**Data block:**
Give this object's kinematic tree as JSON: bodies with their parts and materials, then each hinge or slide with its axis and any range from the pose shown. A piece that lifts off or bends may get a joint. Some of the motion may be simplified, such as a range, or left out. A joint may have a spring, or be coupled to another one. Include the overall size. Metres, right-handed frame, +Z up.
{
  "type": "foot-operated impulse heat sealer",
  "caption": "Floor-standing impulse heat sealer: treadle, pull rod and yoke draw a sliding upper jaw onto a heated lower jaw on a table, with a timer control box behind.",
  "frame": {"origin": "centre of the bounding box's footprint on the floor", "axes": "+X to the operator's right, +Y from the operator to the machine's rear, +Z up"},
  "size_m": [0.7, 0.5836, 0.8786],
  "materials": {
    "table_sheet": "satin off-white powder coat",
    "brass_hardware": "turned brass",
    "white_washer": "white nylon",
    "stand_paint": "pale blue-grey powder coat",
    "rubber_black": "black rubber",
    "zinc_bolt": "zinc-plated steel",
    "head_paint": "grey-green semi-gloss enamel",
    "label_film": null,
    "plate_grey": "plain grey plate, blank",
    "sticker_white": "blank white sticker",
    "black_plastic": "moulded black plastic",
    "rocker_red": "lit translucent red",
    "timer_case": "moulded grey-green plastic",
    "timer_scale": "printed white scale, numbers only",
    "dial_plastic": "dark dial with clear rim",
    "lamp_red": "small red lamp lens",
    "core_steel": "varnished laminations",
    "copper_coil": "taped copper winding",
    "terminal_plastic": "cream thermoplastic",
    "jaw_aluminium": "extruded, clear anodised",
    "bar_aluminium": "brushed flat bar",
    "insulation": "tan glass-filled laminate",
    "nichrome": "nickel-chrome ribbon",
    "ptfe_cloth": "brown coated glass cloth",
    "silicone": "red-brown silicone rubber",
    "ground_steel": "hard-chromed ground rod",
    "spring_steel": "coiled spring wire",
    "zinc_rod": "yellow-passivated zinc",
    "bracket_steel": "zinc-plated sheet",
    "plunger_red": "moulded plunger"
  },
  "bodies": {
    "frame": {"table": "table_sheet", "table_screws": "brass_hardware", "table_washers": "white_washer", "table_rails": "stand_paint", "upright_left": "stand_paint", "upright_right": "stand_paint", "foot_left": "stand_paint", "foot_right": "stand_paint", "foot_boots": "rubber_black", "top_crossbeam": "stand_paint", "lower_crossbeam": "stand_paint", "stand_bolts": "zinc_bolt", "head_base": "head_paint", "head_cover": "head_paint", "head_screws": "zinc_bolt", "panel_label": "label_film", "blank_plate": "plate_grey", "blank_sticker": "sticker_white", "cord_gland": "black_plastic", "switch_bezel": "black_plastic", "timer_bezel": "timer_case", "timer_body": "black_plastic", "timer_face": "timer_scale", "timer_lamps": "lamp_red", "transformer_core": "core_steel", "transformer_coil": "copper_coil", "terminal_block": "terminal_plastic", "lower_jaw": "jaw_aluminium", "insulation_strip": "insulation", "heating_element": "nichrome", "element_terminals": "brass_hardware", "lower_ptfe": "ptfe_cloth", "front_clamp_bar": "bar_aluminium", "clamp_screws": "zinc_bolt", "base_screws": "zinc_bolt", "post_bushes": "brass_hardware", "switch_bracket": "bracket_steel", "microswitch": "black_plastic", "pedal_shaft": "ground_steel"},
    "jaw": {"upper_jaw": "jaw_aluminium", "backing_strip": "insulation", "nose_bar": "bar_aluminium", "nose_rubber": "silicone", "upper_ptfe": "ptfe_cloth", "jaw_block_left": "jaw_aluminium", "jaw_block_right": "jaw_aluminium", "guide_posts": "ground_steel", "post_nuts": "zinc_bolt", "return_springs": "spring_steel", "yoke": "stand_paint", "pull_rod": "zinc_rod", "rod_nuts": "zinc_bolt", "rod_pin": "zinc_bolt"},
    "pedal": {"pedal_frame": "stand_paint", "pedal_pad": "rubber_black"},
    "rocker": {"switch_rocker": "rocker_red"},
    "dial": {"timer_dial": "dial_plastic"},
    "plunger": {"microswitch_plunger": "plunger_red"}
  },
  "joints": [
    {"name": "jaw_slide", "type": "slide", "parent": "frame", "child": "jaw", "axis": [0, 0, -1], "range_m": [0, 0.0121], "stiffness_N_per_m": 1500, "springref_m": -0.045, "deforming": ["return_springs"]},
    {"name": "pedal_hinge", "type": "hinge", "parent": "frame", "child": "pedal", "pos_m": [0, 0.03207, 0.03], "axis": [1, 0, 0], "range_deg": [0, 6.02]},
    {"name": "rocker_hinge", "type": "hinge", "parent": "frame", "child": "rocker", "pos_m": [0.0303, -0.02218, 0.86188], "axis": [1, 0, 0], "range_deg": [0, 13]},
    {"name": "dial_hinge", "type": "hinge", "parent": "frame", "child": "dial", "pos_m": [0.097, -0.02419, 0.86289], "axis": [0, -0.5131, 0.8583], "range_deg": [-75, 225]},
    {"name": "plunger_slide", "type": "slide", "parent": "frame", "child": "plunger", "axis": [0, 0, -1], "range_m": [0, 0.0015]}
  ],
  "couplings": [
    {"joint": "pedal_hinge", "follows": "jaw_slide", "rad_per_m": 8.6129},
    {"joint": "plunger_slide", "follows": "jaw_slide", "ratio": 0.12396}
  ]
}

**What to work on:**
Extract each line from the listing above, please, and repeat it exactly.

**Task response:**
Give this object's kinematic tree as JSON: bodies with their parts and materials, then each hinge or slide with its axis and any range from the pose shown. A piece that lifts off or bends may get a joint. Some of the motion may be simplified, such as a range, or left out. A joint may have a spring, or be coupled to another one. Include the overall size. Metres, right-handed frame, +Z up.
{
  "type": "foot-operated impulse heat sealer",
  "caption": "Floor-standing impulse heat sealer: treadle, pull rod and yoke draw a sliding upper jaw onto a heated lower jaw on a table, with a timer control box behind.",
  "frame": {"origin": "centre of the bounding box's footprint on the floor", "axes": "+X to the operator's right, +Y from the operator to the machine's rear, +Z up"},
  "size_m": [0.7, 0.5836, 0.8786],
  "materials": {
    "table_sheet": "satin off-white powder coat",
    "brass_hardware": "turned brass",
    "white_washer": "white nylon",
    "stand_paint": "pale blue-grey powder coat",
    "rubber_black": "black rubber",
    "zinc_bolt": "zinc-plated steel",
    "head_paint": "grey-green semi-gloss enamel",
    "label_film": null,
    "plate_grey": "plain grey plate, blank",
    "sticker_white": "blank white sticker",
    "black_plastic": "moulded black plastic",
    "rocker_red": "lit translucent red",
    "timer_case": "moulded grey-green plastic",
    "timer_scale": "printed white scale, numbers only",
    "dial_plastic": "dark dial with clear rim",
    "lamp_red": "small red lamp lens",
    "core_steel": "varnished laminations",
    "copper_coil": "taped copper winding",
    "terminal_plastic": "cream thermoplastic",
    "jaw_aluminium": "extruded, clear anodised",
    "bar_aluminium": "brushed flat bar",
    "insulation": "tan glass-filled laminate",
    "nichrome": "nickel-chrome ribbon",
    "ptfe_cloth": "brown coated glass cloth",
    "silicone": "red-brown silicone rubber",
    "ground_steel": "hard-chromed ground rod",
    "spring_steel": "coiled spring wire",
    "zinc_rod": "yellow-passivated zinc",
    "bracket_steel": "zinc-plated sheet",
    "plunger_red": "moulded plunger"
  },
  "bodies": {
    "frame": {"table": "table_sheet", "table_screws": "brass_hardware", "table_washers": "white_washer", "table_rails": "stand_paint", "upright_left": "stand_paint", "upright_right": "stand_paint", "foot_left": "stand_paint", "foot_right": "stand_paint", "foot_boots": "rubber_black", "top_crossbeam": "stand_paint", "lower_crossbeam": "stand_paint", "stand_bolts": "zinc_bolt", "head_base": "head_paint", "head_cover": "head_paint", "head_screws": "zinc_bolt", "panel_label": "label_film", "blank_plate": "plate_grey", "blank_sticker": "sticker_white", "cord_gland": "black_plastic", "switch_bezel": "black_plastic", "timer_bezel": "timer_case", "timer_body": "black_plastic", "timer_face": "timer_scale", "timer_lamps": "lamp_red", "transformer_core": "core_steel", "transformer_coil": "copper_coil", "terminal_block": "terminal_plastic", "lower_jaw": "jaw_aluminium", "insulation_strip": "insulation", "heating_element": "nichrome", "element_terminals": "brass_hardware", "lower_ptfe": "ptfe_cloth", "front_clamp_bar": "bar_aluminium", "clamp_screws": "zinc_bolt", "base_screws": "zinc_bolt", "post_bushes": "brass_hardware", "switch_bracket": "bracket_steel", "microswitch": "black_plastic", "pedal_shaft": "ground_steel"},
    "jaw": {"upper_jaw": "jaw_aluminium", "backing_strip": "insulation", "nose_bar": "bar_aluminium", "nose_rubber": "silicone", "upper_ptfe": "ptfe_cloth", "jaw_block_left": "jaw_aluminium", "jaw_block_right": "jaw_aluminium", "guide_posts": "ground_steel", "post_nuts": "zinc_bolt", "return_springs": "spring_steel", "yoke": "stand_paint", "pull_rod": "zinc_rod", "rod_nuts": "zinc_bolt", "rod_pin": "zinc_bolt"},
    "pedal": {"pedal_frame": "stand_paint", "pedal_pad": "rubber_black"},
    "rocker": {"switch_rocker": "rocker_red"},
    "dial": {"timer_dial": "dial_plastic"},
    "plunger": {"microswitch_plunger": "plunger_red"}
  },
  "joints": [
    {"name": "jaw_slide", "type": "slide", "parent": "frame", "child": "jaw", "axis": [0, 0, -1], "range_m": [0, 0.0121], "stiffness_N_per_m": 1500, "springref_m": -0.045, "deforming": ["return_springs"]},
    {"name": "pedal_hinge", "type": "hinge", "parent": "frame", "child": "pedal", "pos_m": [0, 0.03207, 0.03], "axis": [1, 0, 0], "range_deg": [0, 6.02]},
    {"name": "rocker_hinge", "type": "hinge", "parent": "frame", "child": "rocker", "pos_m": [0.0303, -0.02218, 0.86188], "axis": [1, 0, 0], "range_deg": [0, 13]},
    {"name": "dial_hinge", "type": "hinge", "parent": "frame", "child": "dial", "pos_m": [0.097, -0.02419, 0.86289], "axis": [0, -0.5131, 0.8583], "range_deg": [-75, 225]},
    {"name": "plunger_slide", "type": "slide", "parent": "frame", "child": "plunger", "axis": [0, 0, -1], "range_m": [0, 0.0015]}
  ],
  "couplings": [
    {"joint": "pedal_hinge", "follows": "jaw_slide", "rad_per_m": 8.6129},
    {"joint": "plunger_slide", "follows": "jaw_slide", "ratio": 0.12396}
  ]
}